The European Union wants to lead the world in developing ethical AI.

The European Union has released a new set of guidelines for ensuring that AI is “trustworthy.” The principles are somewhat abstract and they don’t have the force of law. But they provide a good starting point for AI developers, companies, and individuals trying to figure out whether new AI systems are ethical.

The EU guidelines were written by an independent group of 52 experts, who incorporated feedback from more than 500 public commenters. The experts are now inviting companies and organizations to show that they’re committed to trustworthy AI by voluntarily adopting the guidelines — and especially by using a particular checklist (which the experts call their “practical assessment list”) when developing and deploying AI systems.

The new guidelines come amidst a backdrop of mounting public concern that AI is increasingly affecting many aspects of our lives, from the cars we drive to the way we sentence criminals to the scientific discoveries we’re capable of making, sometimes in ways that harm rather than help us. The EU isn’t the first to tackle this by issuing a list of recommendations — the White House released 23 guidelines in 2016, for instance — but it’s a bit more concrete and less anodyne than previous lists, notably because of the checklist.

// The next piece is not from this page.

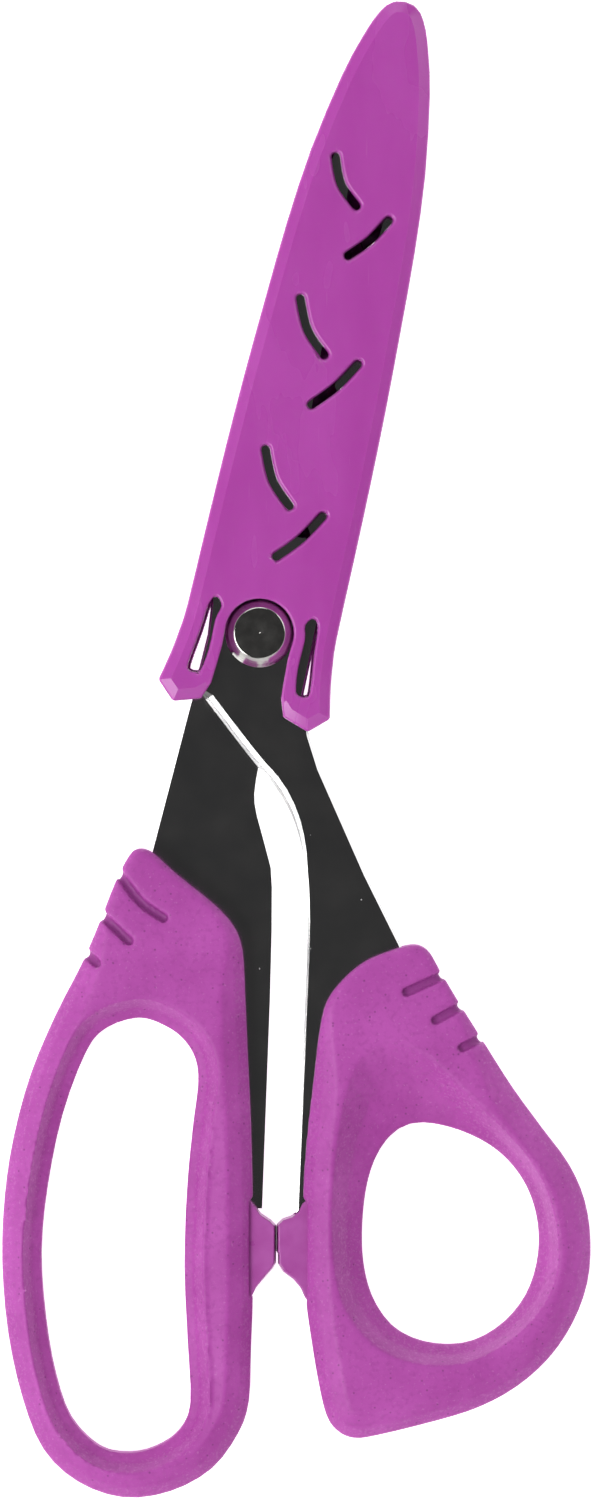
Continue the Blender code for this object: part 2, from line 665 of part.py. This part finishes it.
def build_thumb_handle(outline):
    bow = spline(THUMB_BOW, 3)
    rays = 56
    hole = by_angle(spline(THUMB_HOLE, 4), THUMB_CENTRE, rays)
    scoop = by_angle(spline(SCOOP, 4), THUMB_CENTRE, rays)
    core_loops = (distinct(offset(bow, -CORE_COVER)), offset(scoop, CORE_SCOOP_COVER))
    walls = []
    for share, height in THUMB_STEPS:
        loop = [tuple(Vector(inner).lerp(Vector(outer), share)) for inner, outer in zip(hole, scoop)]
        walls.append((loop, height))
    core = build_core("front_handle_core", 1, *core_loops, FRONT_BOSS, FRONT_NECK, outline)
    grip = build_grip(
        "front_handle_grip", 1, bow,
        both_ways(walls),
        core_loops, FRONT_BOSS, FRONT_NECK, outline, THUMB_GROOVES,
    )
    return core, grip


# Pivot -------------------------------------------------------------------------------------------------


def build_pivot():
    head = BLADE + STACK_GAP
    washer_top = -BLADE - STACK_GAP
    nut_top = washer_top - WASHER - STACK_GAP
    nut_back = nut_top - NUT
    bolt = turned("pivot_bolt", [
        (0, nut_back + NUT_FLOOR + STACK_GAP), (SHAFT, nut_back + NUT_FLOOR + STACK_GAP), (SHAFT, head),
        (HEAD, head), (HEAD, head + HEAD_RIM), (HEAD_TOP, head + HEAD_HEIGHT), (0, head + HEAD_HEIGHT),
    ], 48)
    finish(bolt, PLATED)
    washer = prism("spring_washer", circle(WASHER_RADIUS, 48), washer_top, washer_top - WASHER)
    combine(washer, prism("bore", circle(SHAFT + FIT, 48), -6, 6))
    finish(washer, SPRING)
    nut = turned("pivot_nut", [
        (0, nut_back), (NUT_RADIUS - NUT_CHAMFER, nut_back), (NUT_RADIUS, nut_back + NUT_CHAMFER),
        (NUT_RADIUS, nut_top), (0, nut_top),
    ], 48)
    combine(nut, prism("bore", circle(SHAFT + FIT, 48), nut_back + NUT_FLOOR, nut_top + 1))
    for way in (-1, 1):
        flat = [(-8, way * NUT_FLAT), (8, way * NUT_FLAT), (8, way * 8), (-8, way * 8)]
        combine(nut, prism("spanner_flat", flat, nut_back - 1, nut_back + NUT / 2))
    finish(nut, PLATED)
    for obj in (bolt, washer, nut):
        smooth(obj, 30)
    return bolt, washer, nut


# Sheath ------------------------------------------------------------------------------------------------


def mirrored(line):
    """A line of points on the right, with its mirror image on the left, as one loop."""
    return list(line) + [(-u, v) for u, v in reversed(line)]


def slot_line(centre, mirror, size):
    reach_u, reach_v = (size * reach for reach in SLOT_REACH)
    bow = SLOT_BOWS[0] if mirror > 0 else SLOT_BOWS[1]
    line = [(-reach_u, reach_v), (-bow, -bow), (reach_u, -reach_v)]
    return [(mirror * (u - SLOT_U), v + centre) for u, v in spline(line, 6, closed=False)]


def build_sheath():
    side = spline(SHEATH_SIDE, 2, closed=False)
    foot = list(SHEATH_FOOT)
    tip = [(0.0, SHEATH_TIP)]
    right = foot + side
    outer = right + tip + [(-u, v) for u, v in reversed(right)]
    edge = SHEATH - SHEATH_CHAMFER_DEPTH
    sheath = loft("sheath", both_ways([(outer, edge), (offset(outer, -SHEATH_CHAMFER), SHEATH)]))
    long_side = [(side[0][0], -20.0)] + side
    long_outer = long_side + tip + [(-u, v) for u, v in reversed(long_side)]
    room = BLADE + SHEATH_ROOM
    combine(sheath, prism("blade_room", offset(long_outer, -SHEATH_WALL), -room, room))
    notch_side = [(NOTCH + u, v) for u, v in NOTCH_SIDE]
    notch = circle(NOTCH, 16, 0.0, math.pi)
    notch += [(-u, v) for u, v in notch_side] + notch_side[::-1]
    combine(sheath, prism("notch", notch, -SHEATH - 1, SHEATH + 1))
    for mirror in (-1, 1):
        leg = spline([(mirror * u, v) for u, v in LEG_SLOT], 3)
        combine(sheath, loft("leg_slot", [(offset(leg, -LEG_DRAFT), -SHEATH - 1), (leg, SHEATH + 1)]))
    for left, right_v, size in SLOT_ROWS:
        for mirror, centre in ((1, left), (-1, right_v)):
            slot = capsule(slot_line(centre, mirror, size), SLOT)
            inner = offset(slot, -VENT_DRAFT)
            rings = [(inner, -SHEATH - 1), (inner, room), (slot, SHEATH), (slot, SHEATH + 1)]
            combine(sheath, loft("vent", rings))
    finish(sheath, CASE)
    smooth(sheath, 25)
    return sheath


def main():
    clear_scene()
    front, front_chamfer = front_outline()
    back, back_chamfer = back_outline()
    halves = {
        "front_half": (build_blade("front_blade", 1, front, front_chamfer), *build_thumb_handle(front)),
        "back_half": (build_blade("back_blade", -1, back, back_chamfer), *build_finger_handle(back)),
        "pivot": build_pivot(),
    }
    for name, pieces in halves.items():
        frame = empty(name)
        for piece in pieces:
            piece.parent = frame
    build_sheath().parent = empty("sheath_slide", -TILT)
    for side in ("front", "back"):
        for kind in ("core", "grip"):
            smooth(bpy.data.objects[f"{side}_handle_{kind}"], 25)


main()
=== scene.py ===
"""Looks of the decorative edge scissors: soft grips, moulded sheath, ground steel, camera and light.

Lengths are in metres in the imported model's frame: +Z out of the front, +Y to the tips, +X to the thumb.
"""

import json
import math

import bmesh
import bpy
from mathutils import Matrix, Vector


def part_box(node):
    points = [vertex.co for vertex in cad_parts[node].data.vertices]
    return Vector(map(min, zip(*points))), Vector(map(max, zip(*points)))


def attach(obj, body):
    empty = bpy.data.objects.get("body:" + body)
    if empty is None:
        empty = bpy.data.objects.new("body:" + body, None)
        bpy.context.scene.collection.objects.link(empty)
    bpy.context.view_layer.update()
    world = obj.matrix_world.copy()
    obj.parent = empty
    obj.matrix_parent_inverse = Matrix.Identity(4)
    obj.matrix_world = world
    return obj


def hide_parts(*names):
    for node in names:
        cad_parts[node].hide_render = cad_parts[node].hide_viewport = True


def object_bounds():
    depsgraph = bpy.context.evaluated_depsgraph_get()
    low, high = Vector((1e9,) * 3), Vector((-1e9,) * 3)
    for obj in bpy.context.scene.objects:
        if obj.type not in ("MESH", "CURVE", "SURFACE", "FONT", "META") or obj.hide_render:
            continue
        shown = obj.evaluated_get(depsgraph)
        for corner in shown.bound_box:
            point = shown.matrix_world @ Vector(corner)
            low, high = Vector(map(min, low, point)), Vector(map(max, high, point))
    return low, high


MM = 0.001
TILT = math.radians(13.0)  # the sheath leans this far from +Y towards +X

WELD = 0.002 * MM  # corners nearer than this are one
GRIP_VOXEL = 0.33 * MM
GRIP_ROUNDS = 2  # of smoothing after the remesh
GRIP_SMOOTHING = 0.5
CORE_EDGE = 0.22 * MM  # width of the bevel that rounds a handle core's edges
SHEATH_EDGE = 0.38 * MM
TURNED_EDGE = 0.08 * MM  # on the nut and the washer
BLADE_SHARP = 9  # degrees, half the 18 at which a full chamfer's facets meet its land

# The stop bosses of the handle cores
SEAT = 0.3 * MM  # how far a boss is let into the soft grip round it
STOP = 0.068 * MM  # how much nearer to each other the bosses' noses come
PARTING = 5.05 * MM  # height of the parting plane
THUMB_BOSS = (7.2 * MM, 2.65 * MM)  # x of the boss's root and of its nose
FINGER_BOSS = (-1.5 * MM, 2.5 * MM)
ON_ROOT = 0.05 * MM  # corners this near to the root's x stand on it
ON_NOSE = 0.03 * MM
ON_PARTING = 0.05 * MM

# The pivot bolt
SHAFT = 2.4 * MM
HEAD_TOP = 3.88 * MM  # radius of the head's flat
HEAD_RIM = 0.08 * MM  # height of the foot's upright edge
HEAD_HEIGHT = 1.5 * MM
HEAD_ROUND = 0.12 * MM
MARK = 0.12 * MM  # radius of the centre mark's floor
MARK_FLOOR = 0.03 * MM
MARK_DEPTH = 0.2 * MM
BOLT_SIDES = 160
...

The EU’s key requirements for trustworthy AI include some that are commonly discussed, like transparency (we should know when an AI system is making decisions about us and those decisions should be explainable to us), robustness and safety (AI systems shouldn’t be vulnerable to adversarial attacks by hackers), and non-discrimination and fairness (AI systems shouldn’t be biased along the lines of race or gender).

But the guidelines also cover ground that is less often thought about, like the impact of AI on the environment. “The broader society, other sentient beings and the environment should also be considered as stakeholders throughout the AI system’s life cycle,” the experts write. “Sustainability and ecological responsibility of AI systems should be encouraged.”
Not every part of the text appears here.